Leía el otro día un artículo que denunciaba que la educación se había convertido en una estafa piramidal, casi un fraude, ni más ni menos. Estos términos, estafa y fraude, nos remiten a una concepción de la educación desde un punto de vista empresarial, es decir, una educación concebida como un negocio donde cada vez proliferan más buitres carroñeros y aves de rapiña, gente sin entrañas y sin escrúpulos, con intereses espurios, que delinquen engañando a la gente para ganar dinero. Hace tiempo que existe una burbuja educativa artificial, producto de la cultura economicista que, en manos de ciertos grupos de poder enquistados a los que se les ha cedido el control, crea la necesidad de cursar ciertos estudios, pero no bajo parámetros formativos, sino atendiendo a un análisis coste-beneficio. Productividad pura y dura, neoliberalismo a ultranza.
Sin llegar a ese extremismo, hace un tiempo, un servidor denunciaba que se estaba produciendo, cuando menos, un engaño sistemático. Realmente creo que se está llegando, si no se ha llegado ya, a un callejón sin salida, a un punto de no retorno. Pienso que va siendo hora de que los docentes digamos: “¡basta, ya está bien!”, que gritemos alto y claro: “no pasarán”. Después de un tiempo instalados en la negación de la evidencia, ante la generalización de la falsedad y la impostura, conviene ya negar la mayor, derrocar este infierno constructivista al servicio de la economía de mercado (y mercadeo).
Las directrices pedagógicas actuales dicen fomentar el pensamiento crítico, pero en lugar de estructurar el proceso de enseñanza-aprendizaje sobre el conocimiento, sobre los saberes, de los cuáles se aleja, se asienta sobre el eje de la evaluación. Una evaluación que se autoproclama formativa y un instrumento más de aprendizaje, pero que es, a mi parecer, más finalista y ambigua que nunca, aunque disimule objetivar el proceso con descriptores y evidencias, que judicializan demasiado el proceso. Y todo en el sacrosanto nombre de unas competencias clave utópicas (irreales por ambiguas) que se expresan en unas competencias específicas insulsas, cada vez más básicas. Es un sistema demasiado cuadriculado y tecnificado, reduccionista y simplificador, que no admite círculos o esferas, esto es, amplitud de miras, aunque las administraciones se esfuercen en “sostenella y no enmedalla”.

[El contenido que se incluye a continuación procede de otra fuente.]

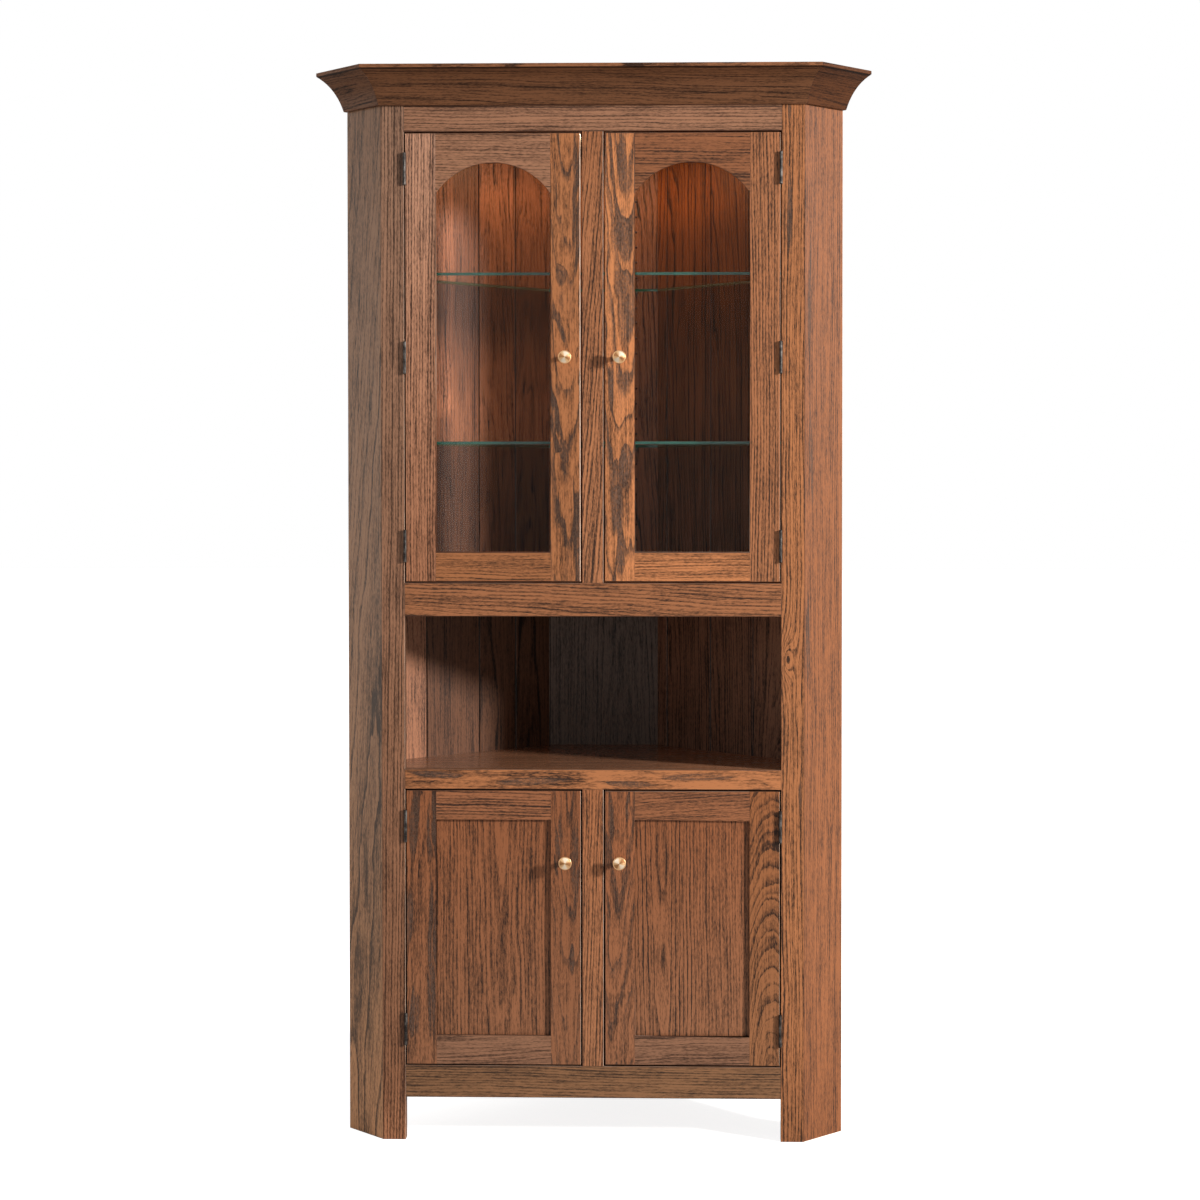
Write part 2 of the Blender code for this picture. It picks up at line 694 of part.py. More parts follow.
def knob_profile():
    """Radius and height of the knob, from the top of its dome down to the door."""
    rim_top = KNOB_PROJECTION - KNOB_DOME_HEIGHT
    rim_bottom = rim_top - KNOB_RIM_HEIGHT
    dome = []
    for step in range(DOME_STEPS + 1):
        share = step / DOME_STEPS
        dome.append((KNOB_RADIUS * share, rim_top + KNOB_DOME_HEIGHT * (1 - share * share)))
    return dome + [
        (KNOB_RADIUS, rim_bottom),
        (KNOB_NECK_RADIUS, rim_bottom - KNOB_UNDERCUT_HEIGHT),
        (KNOB_NECK_RADIUS, rim_bottom - KNOB_UNDERCUT_HEIGHT - KNOB_NECK_HEIGHT),
        (KNOB_BASE_RADIUS, KNOB_BASE_HEIGHT),
        (KNOB_BASE_RADIUS, 0),
        (0, 0),
    ]


def make_knob(door_name, side, level, mesh, pivot, material):
    (left, right), (inner_left, inner_right) = door_span(side)
    x = (right + inner_right) / 2 if side < 0 else (left + inner_left) / 2
    knob = place(f"{door_name}_knob", mesh, material)
    knob.parent = pivot
    knob.location = Vector((x, FACE - SEAM, level)) - pivot.location


def make_pivot(door_name, side, bottom):
    pivot = bpy.data.objects.new(f"{door_name}_pivot", None)
    pivot.location = (side * HINGE_X, HINGE_Y, bottom)
    pivot.empty_display_size = KNOB_RADIUS
    PARTS.objects.link(pivot)
    return pivot


def make_upper_door(side_name, oak, inner_oak, glass, bronze, brass, knob_mesh):
    side = SIDES[side_name]
    name = f"upper_{side_name}_door"
    bottom, top = UPPER_OPENING_BOTTOM + DOOR_GAP, UPPER_OPENING_TOP - DOOR_GAP
    pivot = make_pivot(name, side, bottom)
    frame = make_door_frame(f"{name}_frame", side, bottom, top, UPPER_HINGE_LEVELS, True, oak)
    hang_cut_piece(frame, pivot)
    make_glazing(name, side, bottom, top, pivot, glass, inner_oak)
    make_knob(name, side, (bottom + top) / 2, knob_mesh, pivot, brass)
    make_door_hinges(side_name, name, UPPER_HINGE_LEVELS,
                     ("bottom", "middle", "top"), pivot, bronze)


def make_lower_door(side_name, oak, panel_oak, bronze, brass, knob_mesh):
    side = SIDES[side_name]
    name = f"lower_{side_name}_door"
    bottom, top = BOTTOM_RAIL_TOP + DOOR_GAP, LOWER_OPENING_TOP - DOOR_GAP
    pivot = make_pivot(name, side, bottom)
    frame = make_door_frame(f"{name}_frame", side, bottom, top, LOWER_HINGE_LEVELS, False, oak)
    hang_cut_piece(frame, pivot)
    make_panel(name, side, bottom, top, pivot, panel_oak)
    make_knob(name, side, top - LOWER_KNOB_DROP, knob_mesh, pivot, brass)
    make_door_hinges(side_name, name, LOWER_HINGE_LEVELS, ("bottom", "top"), pivot, bronze)


def hang_cut_piece(item, pivot):
    """Parent a piece whose cutters stay in place: its mesh and its cutters keep their spots."""
    item.parent = pivot
    item.matrix_parent_inverse = Matrix.Translation(-pivot.location)


def make_knob_mesh():
    mesh = turned_mesh("knob", knob_profile(), KNOB_STEPS)
    mesh.transform(Matrix.Rotation(math.radians(90), 4, "X"))
    return mesh


def build_cabinet():
    oak = new_material("stained_oak", (0.165, 0.062, 0.026), 0.42)
    rail_oak = new_material("stained_oak_rail", (0.150, 0.058, 0.026), 0.42)
    inner_oak = new_material("inner_oak", (0.085, 0.032, 0.015), 0.50)
    crown_oak = new_material("crown_oak", (0.120, 0.046, 0.021), 0.42)
    glass = new_material("clear_glass", (0.90, 0.95, 0.92), 0.05, alpha=0.3)
    bronze = new_material("dark_bronze", (0.045, 0.036, 0.030), 0.45, 0.9)
    brass = new_material("satin_brass", (0.70, 0.52, 0.30), 0.30, 1.0)
    lamp_white = new_material("lamp_white", (0.85, 0.83, 0.78), 0.40)
    catch_brown = new_material("catch_brown", (0.12, 0.07, 0.04), 0.50)

    for side_name in SIDES:
        make_stile(side_name, oak)
        make_return(side_name, oak)
    make_rail("bottom_rail", FOOT_HEIGHT, BOTTOM_RAIL_TOP, rail_oak)
    make_rail("counter_rail", LOWER_OPENING_TOP, COUNTER_TOP, rail_oak)
    make_rail("middle_rail", NICHE_TOP, UPPER_OPENING_BOTTOM, rail_oak)
    make_rail("top_rail", UPPER_OPENING_TOP, BODY_TOP, rail_oak)
    make_mullion("lower_mullion", BOTTOM_RAIL_TOP, LOWER_OPENING_TOP, oak)
    make_mullion("upper_mullion", UPPER_OPENING_BOTTOM, UPPER_OPENING_TOP, oak)

    make_back_boards("left", LEFT_JOINT_SHARES, inner_oak)
    make_back_boards("right", RIGHT_JOINT_SHARES, inner_oak)
    make_rear_panel(inner_oak)
    make_floor("lower_floor", BOTTOM_RAIL_TOP, inner_oak)
    make_floor("counter_deck", COUNTER_TOP, inner_oak)
    make_floor("upper_floor", UPPER_OPENING_BOTTOM, inner_oak)
    make_floor("top_panel", CEILING + PANEL_THICKNESS, inner_oak)
    make_shelf("upper_glass_shelf", UPPER_SHELF_LEVEL, GLASS_SHELF_THICKNESS,
               GLASS_SHELF_SETBACK, glass)
    make_shelf("lower_glass_shelf", LOWER_SHELF_LEVEL, GLASS_SHELF_THICKNESS,
               GLASS_SHELF_SETBACK, glass)
    make_shelf("wooden_shelf", WOODEN_SHELF_LEVEL, WOODEN_SHELF_THICKNESS,
               WOODEN_SHELF_SETBACK, inner_oak)
    make_crown(crown_oak)
    make_lamp(lamp_white)
    make_catch("upper_door_catch", UPPER_OPENING_TOP, catch_brown)
    make_catch("lower_door_catch", LOWER_OPENING_TOP, catch_brown)

    knob_mesh = make_knob_mesh()
    for side_name in SIDES:
        make_upper_door(side_name, oak, inner_oak, glass, bronze, brass, knob_mesh)
        make_lower_door(side_name, oak, inner_oak, bronze, brass, knob_mesh)


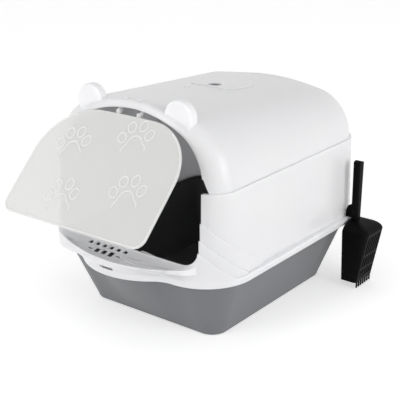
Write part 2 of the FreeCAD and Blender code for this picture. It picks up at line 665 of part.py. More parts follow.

La realidad es otra, cualquier docente organiza o planifica a partir del qué ha de enseñar y luego piensa en el cómo, cuándo y para qué. ¿Y que nos encontramos? Pues básicamente unos saberes mínimos, cuya importancia se minimiza aún más si cabe y se diluye al quedar circunscritos en unos bloques constreñidos entre unas competencias específicas y criterios de evaluación asociados, que encima son casi los mismos (si no los mismos) para primaria, secundaria y bachillerato, ¡vaya altura de miras, menuda involución! Es normal dar la razón a quienes critican el cambiante sistema educativo, aduciendo la progresiva infantilización del mismo con una regulación cada vez más pueril. Es normal comprender a quienes denuncian a contracorriente, siendo tildados de locos e irreverentes por reclamar valores denostados como el esfuerzo o la máxima exigencia para alcanzar la excelencia.
Y en el centro del debate o de la diana, docentes pródigos o descarriados, disidentes del sistema, que vagabundean por los eriales educativos. Ojalá recuerden que antaño enseñaban y generaban saber, formando a generaciones y generaciones, sin miedos ni complejos, alejados de la mansedumbre y conformismo actuales, tan cercanos al derrotismo y la rendición. Como diría Hessel: ¡Indignaos! Recuperad vuestra solidez profesional, manteneos férreos y consistentes en vuestras posiciones académicas y científicas, orgullosos de transmitir conocimiento frente a los envites de "intolerrancias" o "progreseísmos" actuales, ajenos a modas y vaivenes pseudopedagógicos. Ya va siendo hora de que la enseñanza recupere el lugar primordial-esencial-fundamental que como bien común le corresponde.